FAS

Hollywood and the Bomb

07.12.20 | 3 min read | Text by Steven Aftergood

Among the lesser known consequences of the bombing of Hiroshima and Nagasaki 75 years ago was that it triggered a race between Hollywood movie studios MGM and Paramount to bring the story of the atomic bomb — or at least some commercialized version of it — to the American public as a major motion picture.

In the new book The Beginning or the End (which was also the name of the resulting 1947 MGM film), author and journalist Greg Mitchell excavates this long-forgotten episode to discover what it says about the way the Bomb was perceived and assimilated into popular culture.

The idea for a popular film originated with a pitch from Manhattan Project chemist Ed Tompkins to his former pupil, the actress Donna Reed. Such a film, he told her, might help to “impress upon the public the horrors of atomic warfare.”

The idea caught the attention of the movie studios, and the race to bring the proposal to fruition began. Mitchell vividly captures the wheeling and dealing that went on to generate a suitable script, to line up appealing actors, and to win the necessary government cooperation and, indeed, approval.

Beyond the odd and sometimes amusing machinations of the movie business at the time, Mitchell tells a more important story.

“This book offers not only deep reconsideration of the use of the first nuclear weapons against two Japanese cities, but an urgent warning about secrecy, manipulation and suppression as threats to the planet accelerate today,” he wrote in the Preface.

But one could say that the book is only incidentally about nuclear history, and that it is best appreciated as a work of cultural analysis and critique.

Mitchell describes how, as it took shape, the film largely jettisoned the scientists’ concerns that had inspired the project. The filmmakers added spurious details, deleted inconvenient facts (including all mention of the Nagasaki bombing), and bowed to government pressure. They flattered government officials and scientists to win their support or their consent to be portrayed. (Niels Bohr stands out as one of few who could not be seduced or browbeaten to cooperate.) The overriding imperative was to draw audiences and to make money.

In almost every respect, it was a failure, Mitchell reports.

The film presented “melodramatic simplifications and, indeed, falsifications of what actually took place,” wrote columnist Walter Lippmann following a preview. Writing in Time Magazine, James Agee disdained its “cheery imbecility.” The movie performed poorly at the box office.

The filmmakers “actually think that they have made history,” wrote film critic Bosley Crowther in the New York Times. “It is a slightly ridiculous conceit.”

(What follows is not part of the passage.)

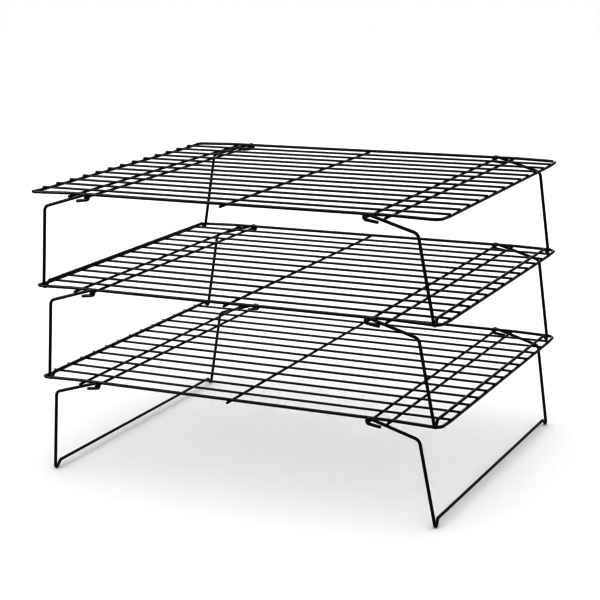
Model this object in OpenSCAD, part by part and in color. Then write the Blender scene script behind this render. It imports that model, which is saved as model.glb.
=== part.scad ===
// Three-tier stacking cooling rack for baking.
// Each tier is a welded wire rack with two folding wire legs, and each tier's legs stand on
// the grid of the tier below. All the wires are round steel with a thin non-stick coating.
// X runs along the racks, Y from front to back and Z up. The origin is on the worktop, under
// the middle of the stack.

/* [Rack] */
// Length of a rack, between the centres of its two side wires
rack_l = 400; // [340:5:460]
// Depth of a rack, between the centres of its front and back wires
rack_w = 308; // [240:4:340]
// Bend radius of the frame's corners, at the centre of the wire
corner_r = 7; // [5:1:8]
// Number of long grid wires, which share the depth equally
grid_count = 13; // [9:1:15]
// Distance of the wires that the legs hook on, from the middle of the rack
pivot_x = 137; // [120:0.5:145]
// Distance between a leg's hook wire and its stop wire
stop_gap = 17.2; // [13:0.2:18]

/* [Wires] */
// Diameter of the frame wire
frame_d = 2.6; // [2.4:0.1:3]
// Diameter of the grid wires
grid_d = 1.9; // [1.6:0.1:2.2]
// Diameter of the cross wires
cross_d = 2.2; // [2:0.1:2.4]
// Diameter of the leg wire
leg_d = 2.6; // [2.4:0.1:2.8]
// Depth that two welded wires sink into each other
weld_sink = 0.3; // [0.1:0.05:0.4]
// Length of grid wire past the centre of the frame's side
grid_overhang = 1.2; // [0.5:0.1:2]
// Length of the middle cross wire past the centre of the frame wire
centre_overhang = 4; // [2:0.5:6]

/* [Legs] */
// Vertical distance from the frame's front down to the straight bar of the foot
bar_drop = 86; // [70:0.5:95]
// Distance from the frame's front out to the plane of the hooks and arms
arm_offset = 3; // [2.9:0.1:4]
// Length of hook wire and stop wire past the plane of the arms
wire_end = 2.4; // [1.6:0.1:4]
// Distance of the elbows from the middle of the rack
elbow_x = 182.5; // [178:0.5:186]
// Distance of the foot bars from the middle of the rack
bar_x = 193; // [190:0.2:194]
// Distance of the foot's V from the frame's front, at the sharp point of the V
foot_inset = 3.4; // [3.2:0.1:6]
// Depth of the foot's V, below the bar, at its sharp point
foot_drop = 7.8; // [7:0.2:10]
// Rise of the V's inner side against its run
foot_slope = 1; // [0.7:0.05:1.3]
// Bend radius at the elbow
elbow_r = 6; // [3:0.5:9]
// Bend radius at the bottom of the V
foot_r = 2.2; // [2:0.1:3]
// Bend radius where the V meets the bar
bar_r = 4; // [2:0.5:5]
// Length of the hook's straight tail
tail_l = 11; // [5:0.5:12]
// Angle of the tail below level
tail_tilt = 8; // [0:1:20]

/* [Fit] */
// Radial gap between a hook and the wire that it turns on
hook_gap = 0.06; // [0.02:0.01:0.1]
// Gap between an arm and its stop wire, with the leg open
arm_gap = 0.05; // [0.02:0.01:0.1]
// Gap between a foot bar and the grid that it stands on
rest_gap = 0.03; // [0.02:0.01:0.1]

/* [Hidden] */
$fn = 32;
coating = "#1c1c1e";
leg_coating = "#2a2a2d";
bottom = 0;
middle = 1;
top = 2;
left = -1;
right = 1;

// Rise of the swelling where a bend meets a straight, and at a kink
seam_rise = 0.02;
kink_rise = 0.05;

// Heights of the wires' centres, from the centre of the frame's front. The frame's front and
// back lie on the cross wires, and so do the grid wires. The grid wires lie on the frame's sides.
cross_z = weld_sink - (frame_d + cross_d) / 2;
grid_z = cross_z + (cross_d + grid_d) / 2 - weld_sink;
side_z = grid_z - (grid_d + frame_d) / 2 + weld_sink;
corner_z = side_z / 2;

// The frame slopes down from just outboard of the stop wires to the outermost grid wires
grid_pitch = rack_w / (grid_count + 1);
slope_x = pivot_x + stop_gap + 5;
slope_y = rack_w / 2 - grid_pitch;

// A leg is one bent wire. Its arm lies over the hook wire and under the stop wire.
arm_y = rack_w / 2 + arm_offset;
hook_r = (cross_d + leg_d) / 2 + hook_gap;
arm_tilt = asin((hook_r + (cross_d + leg_d) / 2 + arm_gap) / stop_gap);
arm_start = [pivot_x + hook_r * sin(arm_tilt), -arm_y, cross_z + hook_r * cos(arm_tilt)];
elbow = [elbow_x, -arm_y, arm_start.z - (elbow_x - arm_start.x) * tan(arm_tilt)];
splay = (bar_x - elbow.x) / (bar_drop + elbow.z);
foot_tip = [bar_x + splay * foot_drop, foot_inset - rack_w / 2, -bar_drop - foot_drop];
bar_end = [bar_x, foot_tip.y + foot_drop / foot_slope, -bar_drop];

// Lowest point of the V's centre line, on a bend that lies in the leaning plane of the foot
foot_normal = unit(cross(foot_tip - elbow, bar_end - foot_tip));
foot_low = bend_centre(elbow, foot_tip, bar_end, foot_r).z - foot_r * sqrt(1 - pow(foot_normal.z, 2));

// Heights of the frames' fronts above the worktop
bottom_z = leg_d / 2 - foot_low;
tier_pitch = grid_z + (grid_d + leg_d) / 2 + rest_gap + bar_drop;

function tier_z(tier) = bottom_z + tier * tier_pitch;
function flip_y(p) = [p.x, -p.y, p.z];

// Geometry of one bend: the corner at p1 between p0 and p2, rounded to radius r
function unit(v) = v / norm(v);
function bend_angle(p0, p1, p2) = acos(unit(p1 - p0) * unit(p2 - p1));
function bend_trim(p0, p1, p2, r) = r * tan(bend_angle(p0, p1, p2) / 2);
function bend_centre(p0, p1, p2, r) =
    p1 + unit(unit(p2 - p1) - unit(p1 - p0)) * r / cos(bend_angle(p0, p1, p2) / 2);

// Straight round wire between two points
module straight(p, q, d) {
    run = q - p;
    translate(p)
        rotate([0, acos(run.z / norm(run)), atan2(run.y, run.x)])
            cylinder(h = norm(run), d = d);
}

// Slight swelling where two stretches of one wire meet, so that they fuse cleanly. It is a ball,
// turned so that the start of its surface faces away from the wire.
module seam(p, run, d, rise = seam_rise) {
    translate(p)
        rotate([0, 0, atan2(run.y, run.x) + 90])
            sphere(d = d + 2 * rise);
}

// Round wire bent around the corner at p1
module bend(p0, p1, p2, r, d) {
    along = unit(p1 - p0);
    centre = bend_centre(p0, p1, p2, r);
    axis = unit(cross(p1 - p0, p2 - p1));
    out = cross(along, axis);
    multmatrix([
        [out.x, along.x, axis.x, centre.x],
        [out.y, along.y, axis.y, centre.y],
        [out.z, along.z, axis.z, centre.z]
    ])
        rotate_extrude(angle = bend_angle(p0, p1, p2))
            translate([r, 0])
                circle(d = d);
}

// Round wire along the points, with one bend radius for each inner point. A radius of 0 is for
// a kink that is too slight to need a bend.
module bent_wire(points, radii, d) {
    last = len(points) - 1;
    runs = [for (i = [1 : last]) unit(points[i] - points[i - 1])];
    trims = [
        for (i = [0 : last])
            i == 0 || i == last || radii[i - 1] == 0 ? 0
                : bend_trim(points[i - 1], points[i], points[i + 1], radii[i - 1])
    ];
    for (i = [0 : last - 1])
        straight(points[i] + runs[i] * trims[i], points[i + 1] - runs[i] * trims[i + 1], d);
    for (i = [1 : last - 1])
        if (radii[i - 1] == 0)
            seam(points[i], runs[i], d, kink_rise);
        else {
            bend(points[i - 1], points[i], points[i + 1], radii[i - 1], d);
            seam(points[i] - runs[i - 1] * trims[i], runs[i - 1], d);
            seam(points[i] + runs[i] * trims[i], runs[i], d);
        }
}

// Closed rectangle of wire with its butt weld in the middle of the back
module frame_wire(tier) {
    x = rack_l / 2;
    y = rack_w / 2;
    right_half = [[slope_x, y, 0], [x, y, corner_z], [x, slope_y, side_z]];
    front_right = [for (i = [2 : -1 : 0]) flip_y(right_half[i])];
    right_side = concat(right_half, front_right);
    left_side = [for (i = [5 : -1 : 0]) [-right_side[i].x, right_side[i].y, right_side[i].z]];
    side_radii = [0, corner_r, 0, 0, corner_r, 0];
    color(coating)
        translate([0, 0, tier_z(tier)])
            bent_wire(
                concat([[0, y, 0]], right_side, left_side, [[0, y, 0]]),
                concat(side_radii, side_radii),
                frame_d
            );
}

// Straight parallel wires that the baking stands on, lying on the frame's sides
module grid_wires(tier) {
    end_x = rack_l / 2 + grid_overhang;
    color(coating)
        translate([0, 0, tier_z(tier)])
            for (i = [1 : grid_count]) {
                y = i * grid_pitch - rack_w / 2;
                straight([-end_x, y, grid_z], [end_x, y, grid_z], grid_d);
            }
}

// Straight wire from front to back under the grid, out to half_l each way
module cross_wire(tier, x, half_l) {
    color(coating)
        translate([0, 0, tier_z(tier)])
            straight([x, -half_l, cross_z], [x, half_l, cross_z], cross_d);
}

module centre_cross_wire(tier) {
    cross_wire(tier, 0, rack_w / 2 + centre_overhang);
}

// Wire that a leg's two hooks turn on
module hook_wire(tier, side) {
    cross_wire(tier, side * pivot_x, arm_y + wire_end);
}

// Wire that holds a leg's two arms down when the leg is open
module stop_wire(tier, side) {
    cross_wire(tier, side * (pivot_x + stop_gap), arm_y + wire_end);
}

// Open hook around the hook wire, with its tail, in the front plane of the arms
module leg_hook() {
    from = 90 - arm_tilt;
    to = 270 - tail_tilt;
    tail = [pivot_x + hook_r * cos(to), -arm_y, cross_z + hook_r * sin(to)];
    tail_run = [cos(tail_tilt), 0, -sin(tail_tilt)];
    straight(tail, tail + tail_l * tail_run, leg_d);
    seam(tail, tail_run, leg_d);
    seam(arm_start, elbow - arm_start, leg_d);
    translate([pivot_x, -arm_y, cross_z])
        rotate([90, 0, 0])
            rotate([0, 0, from])
                rotate_extrude(angle = to - from)
                    translate([hook_r, 0])
                        circle(d = leg_d);
}

// One folding leg, bent from one wire: hook, arm, elbow, side, V foot and bar, then the same again
module leg(tier, side) {
    half = [arm_start, elbow, foot_tip, bar_end];
    color(leg_coating)
        translate([0, 0, tier_z(tier)])
            mirror([side < 0 ? 1 : 0, 0, 0]) {
                bent_wire(
                    concat(half, [for (i = [3 : -1 : 0]) flip_y(half[i])]),
                    [elbow_r, foot_r, bar_r, bar_r, foot_r, elbow_r],
                    leg_d
                );
                leg_hook();
                mirror([0, 1, 0])
                    leg_hook();
            }
}

frame_wire(bottom);  // bottom_frame
grid_wires(bottom);  // bottom_grid_wires
centre_cross_wire(bottom);  // bottom_centre_cross_wire
hook_wire(bottom, left);  // bottom_left_hook_wire
stop_wire(bottom, left);  // bottom_left_stop_wire
hook_wire(bottom, right);  // bottom_right_hook_wire
stop_wire(bottom, right);  // bottom_right_stop_wire
leg(bottom, left);  // bottom_left_leg
leg(bottom, right);  // bottom_right_leg
frame_wire(middle);  // middle_frame
grid_wires(middle);  // middle_grid_wires
centre_cross_wire(middle);  // middle_centre_cross_wire
hook_wire(middle, left);  // middle_left_hook_wire
stop_wire(middle, left);  // middle_left_stop_wire
hook_wire(middle, right);  // middle_right_hook_wire
stop_wire(middle, right);  // middle_right_stop_wire
leg(middle, left);  // middle_left_leg
leg(middle, right);  // middle_right_leg
frame_wire(top);  // top_frame
grid_wires(top);  // top_grid_wires
centre_cross_wire(top);  // top_centre_cross_wire
hook_wire(top, left);  // top_left_hook_wire
stop_wire(top, left);  // top_left_stop_wire
hook_wire(top, right);  // top_right_hook_wire
stop_wire(top, right);  // top_right_stop_wire
leg(top, left);  // top_left_leg
leg(top, right);  // top_right_leg
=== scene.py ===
import math

import bpy
import numpy as np
from mathutils import Matrix, Vector


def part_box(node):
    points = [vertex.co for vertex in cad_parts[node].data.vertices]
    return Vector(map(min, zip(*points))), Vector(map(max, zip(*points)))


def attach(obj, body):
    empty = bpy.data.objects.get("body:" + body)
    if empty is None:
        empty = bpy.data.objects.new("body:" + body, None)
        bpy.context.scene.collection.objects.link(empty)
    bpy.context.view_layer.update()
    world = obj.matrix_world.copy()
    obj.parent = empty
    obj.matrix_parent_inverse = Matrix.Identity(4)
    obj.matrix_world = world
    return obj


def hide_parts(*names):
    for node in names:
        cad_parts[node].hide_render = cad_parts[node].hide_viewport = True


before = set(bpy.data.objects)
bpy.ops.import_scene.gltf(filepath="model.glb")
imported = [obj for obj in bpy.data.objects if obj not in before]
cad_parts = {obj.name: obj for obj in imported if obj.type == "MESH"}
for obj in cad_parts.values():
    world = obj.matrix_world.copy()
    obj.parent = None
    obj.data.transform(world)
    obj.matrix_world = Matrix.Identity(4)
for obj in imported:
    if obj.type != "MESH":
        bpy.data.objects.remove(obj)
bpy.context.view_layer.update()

# Three-tier stacking cooling rack. Every wire of the CAD model is redrawn as one smooth coated
# wire: with rounded ends, real bends, and the coating run into the corners at each weld.
# Lengths are in millimetres up to make_piece(), which scales them to metres.

MM = 0.001
TIERS = ("bottom", "middle", "top")
SIDES = {"left": -1, "right": 1}

# Wires
FRAME_R = 1.3
GRID_R = 0.95
CROSS_R = 1.1
LEG_R = 1.3
CORNER_R = 7
GRID_COUNT = 13
GRID_OVERHANG = 1.2
WELD_SINK = 0.3
SLOPE_X = 159.2
SLOPE_BEND_R = 60
KINK_RISE = 0.05
BUTT_WELD_X = 12

# Legs
ARM_OFFSET = 3
BAR_DROP = 86
ELBOW_X = 182.5
BAR_X = 193
FOOT_INSET = 3.4
FOOT_DROP = 7.8
ELBOW_R = 6
FOOT_R = 2.2
BAR_R = 4
TAIL_L = 11
TAIL_TILT = math.radians(8)
HOOK_GAP = 0.06
ARM_GAP = 0.05

# Meshing
RING_SIDES = 24
BEND_STEP = math.radians(7)
WELD_REACH = 2.6
WELD_RINGS = 17
FILLET = 0.85
FILLET_STEP = 0.02
BEND_FLATTENING = 0.09
END_ROUNDING = 0.5
CAP_RINGS = 5
RING_SPACING = 0.02
BUTT_WELD_SWELL = 0.07
BUTT_WELD_REACH = 0.7


def unit(v):
    return v / np.linalg.norm(v)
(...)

But, Mitchell counters, “one might say that the film — in exaggerating, glorifying, and even fabricating key events — did ‘make’ history.”

And that perspective is what makes this book so interesting and surprising. It illuminates the process by which a cultural artifact — a movie, in this case — is constructed, step by negotiated step. Mitchell has a light touch, and the book is easy to read. But it poses deep questions that go beyond the manufacture of crude propaganda. How does one tell a story? Whose voices count and whose are to be excluded? What leads story tellers (or filmmakers) to omit some facts and to embrace certain falsehoods? How does the profit motive skew the outcome?

The film The Beginning or the End has long been justifiably neglected and until now was hardly even a footnote in history (unlike, for example, John Hersey’s 1946 book Hiroshima, which endures). But Mitchell’s new book makes it worth recalling and considering, if not actually viewing.